Arapahoe Basin opens Steep Gullies 1, 2 and 4, as Breckenridge Ski Resort hits 98% open terrain
While other Summit County ski resorts hit 100% open terrain last month, Breckenridge Ski Resort and Arapahoe Basin Ski Area continue to work on opening some of the county's most extreme terrain.
Fresh snow early in the week continued to fill in the nooks and crannies of extreme terrain at Summit County ski resorts, aiding efforts to open some of the steepest and rockiest trails local resorts have to offer.
A snowy month led Keystone Resort and Copper Mountain to open 100% of their terrain before the end of January — and now skiers and riders are only waiting on some of the county’s most extreme terrain at Arapahoe Basin and Breckenridge Ski Resort to open.

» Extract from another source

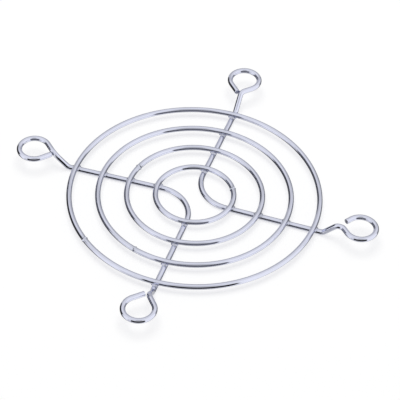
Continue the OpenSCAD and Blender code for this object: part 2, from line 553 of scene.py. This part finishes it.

“Our most recent storm had a positive impact on our snowpack and set our high alpine terrain up to be skiing and riding at its best,” Breckenridge’s senior communications specialist Shayna Silverman said. “The lines are filling in and providing prime skiing conditions.”
As of Feb. 1, Breckenridge has managed to open 98% of its terrain, with ropes dropping at some of the resort’s signature high alpine terrain — like Whale’s Tail, Peak 7 Bowl and the Serenity Bowl — in recent weeks, according to Silverman. As the team looks to open more terrain, the past week brought an additional 15 inches of snow to the resort, she said.
Ski Patrollers were up in the Lake Chutes on Thursday, Silverman said, though it could be another day or two until that terrain is ready to open. Then it is on to Snow White — a massive piece of high-alpine terrain that will take a bit more time to open.
“A ton of work from our patrol team goes into opening these last pieces of terrain,” Silverman said. “Every morning, they’re up there early getting the mountain open safely for our guests, especially our high-alpine terrain with variable conditions, like Lake Chutes.”
Speed-grade, natural and rocky terrain like the Lake Chutes can be highly variable, even once it’s open for the season, and ski patrol “has to take it as it comes each day,” Silverman said. Ski patrol teams constantly monitor the weather and do extensive avalanche mitigation work to open these areas and keep them open throughout the season, she said.
Meanwhile, at Arapahoe Basin, Steep Gullies 1, 2 and 4 opened Sunday, Jan. 29, just two days before a snowstorm blanketed the ski area with seven inches of fresh powder, according to Katherine Fuller, the ski area’s senior communications manager.
With rocky crags and sheer grades, these extreme trails accessible from the Pallavicini Lift require about a 20-minute hike back to the base area and can close at any time due to conditions, according to Fuller.
With a total of 46 inches of snow through January, all lifts at Arapahoe Basin are running and the Treeline terrain park is open, Fuller said. The ski area has opened 100% of its green, blue and black terrain and 79% of its double-black terrain. That includes all of the Montezuma Bowl, which opened earlier than last season and got to 100% relatively quickly, according to Fuller.
Ski patrol continues to work to open the remaining five Steep Gullies routes, Fuller said. And their next big project is The East Wall, which has an opening window between January and March.
“That’s a big time frame, but because of how steep and rocky it is, The East Wall requires a great deal of snow and avalanche mitigation,” Fuller said. “We don’t know yet when that will open but ski patrol work has been ongoing and is ramping up this week.”